[BEGIN Data segment]

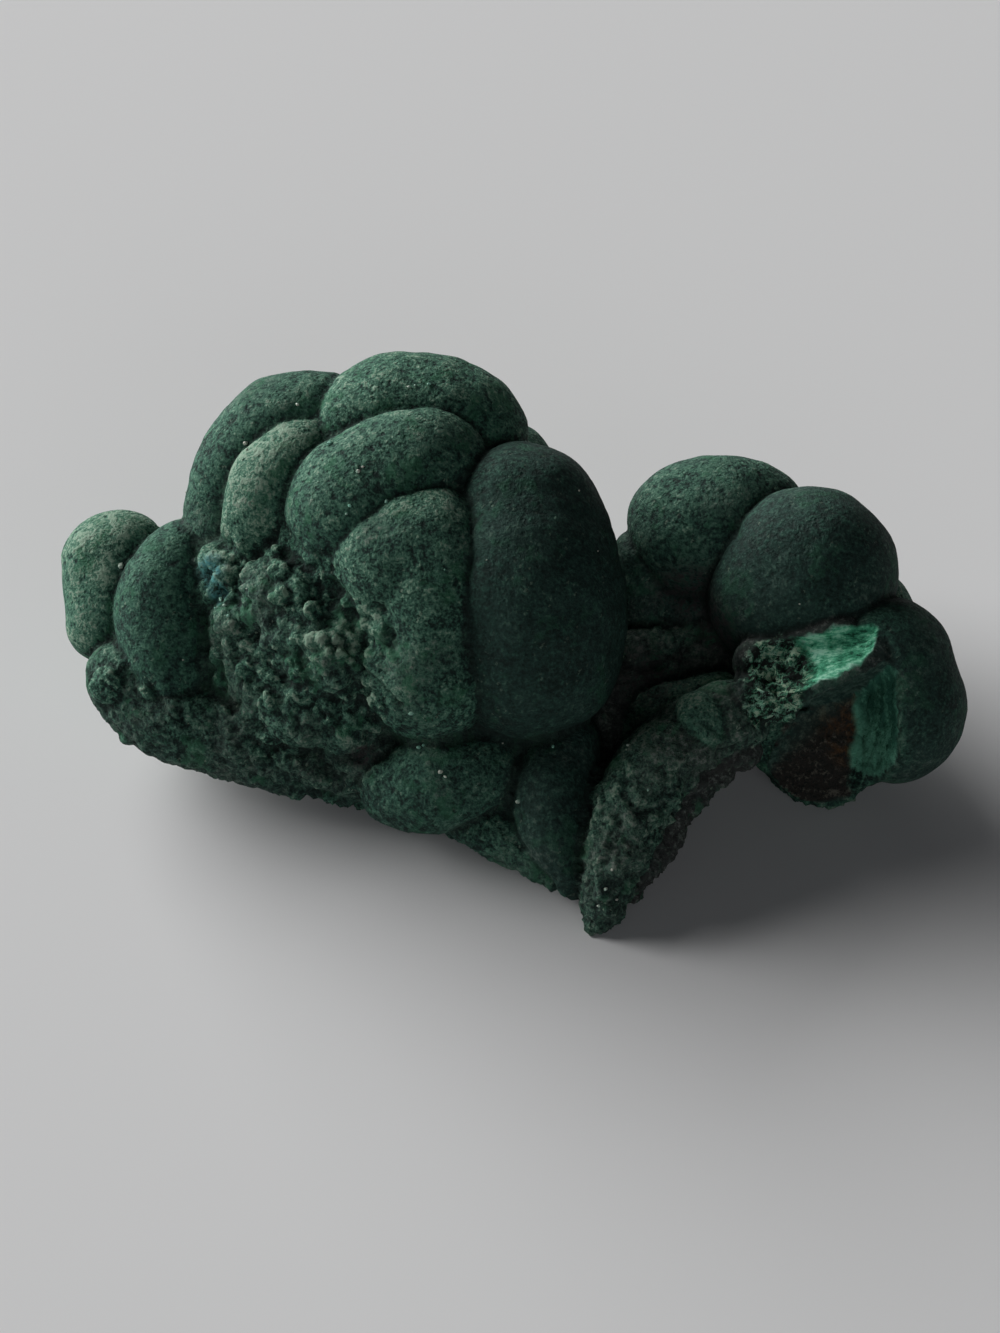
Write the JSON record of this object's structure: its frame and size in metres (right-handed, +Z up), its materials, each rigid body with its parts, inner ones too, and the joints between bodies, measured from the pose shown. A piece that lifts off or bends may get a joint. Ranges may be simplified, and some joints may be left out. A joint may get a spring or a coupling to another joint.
{
  "type": "malachite specimen",
  "caption": "Dark green botryoidal malachite lump with rounded lobes, grape-like bumps, a craggy ridge and a fresh break over a brown hollow.",
  "frame": {"origin": "middle of the footprint, on the surface it rests on", "axes": "+X along the length to the right as seen from the lobed front, +Y to the back, +Z up"},
  "size_m": [0.06, 0.0362, 0.0236],
  "materials": {
    "malachite": "matt, dusty"
  },
  "bodies": {
    "root": {"malachite": "malachite"}
  },
  "joints": []
}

[END Data segment]

Required task: Extract all of the data shown above without alteration.

Written response:
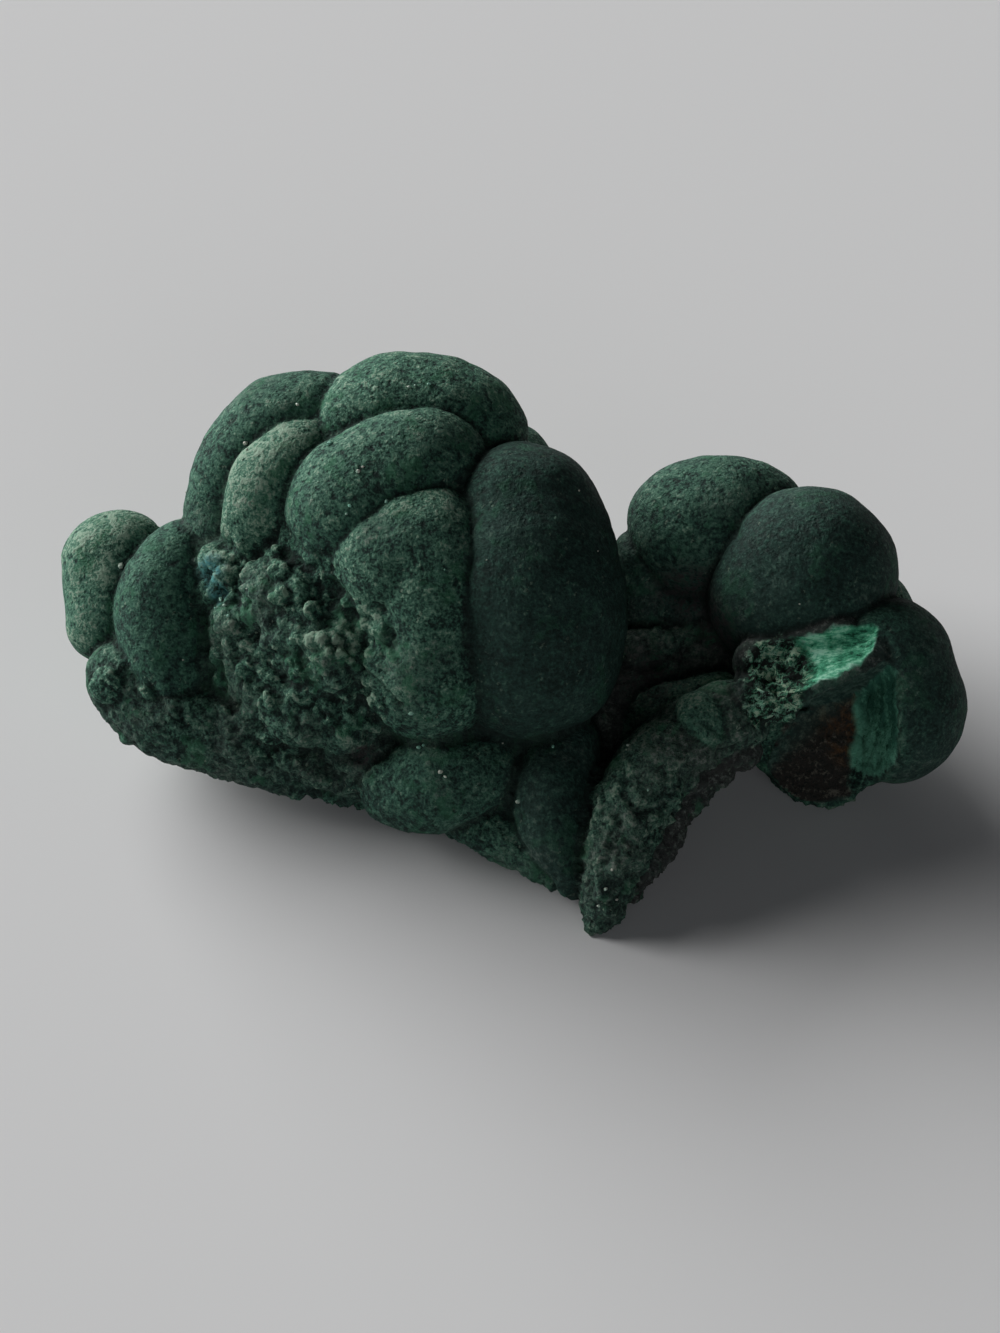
Write the JSON record of this object's structure: its frame and size in metres (right-handed, +Z up), its materials, each rigid body with its parts, inner ones too, and the joints between bodies, measured from the pose shown. A piece that lifts off or bends may get a joint. Ranges may be simplified, and some joints may be left out. A joint may get a spring or a coupling to another joint.
{
  "type": "malachite specimen",
  "caption": "Dark green botryoidal malachite lump with rounded lobes, grape-like bumps, a craggy ridge and a fresh break over a brown hollow.",
  "frame": {"origin": "middle of the footprint, on the surface it rests on", "axes": "+X along the length to the right as seen from the lobed front, +Y to the back, +Z up"},
  "size_m": [0.06, 0.0362, 0.0236],
  "materials": {
    "malachite": "matt, dusty"
  },
  "bodies": {
    "root": {"malachite": "malachite"}
  },
  "joints": []
}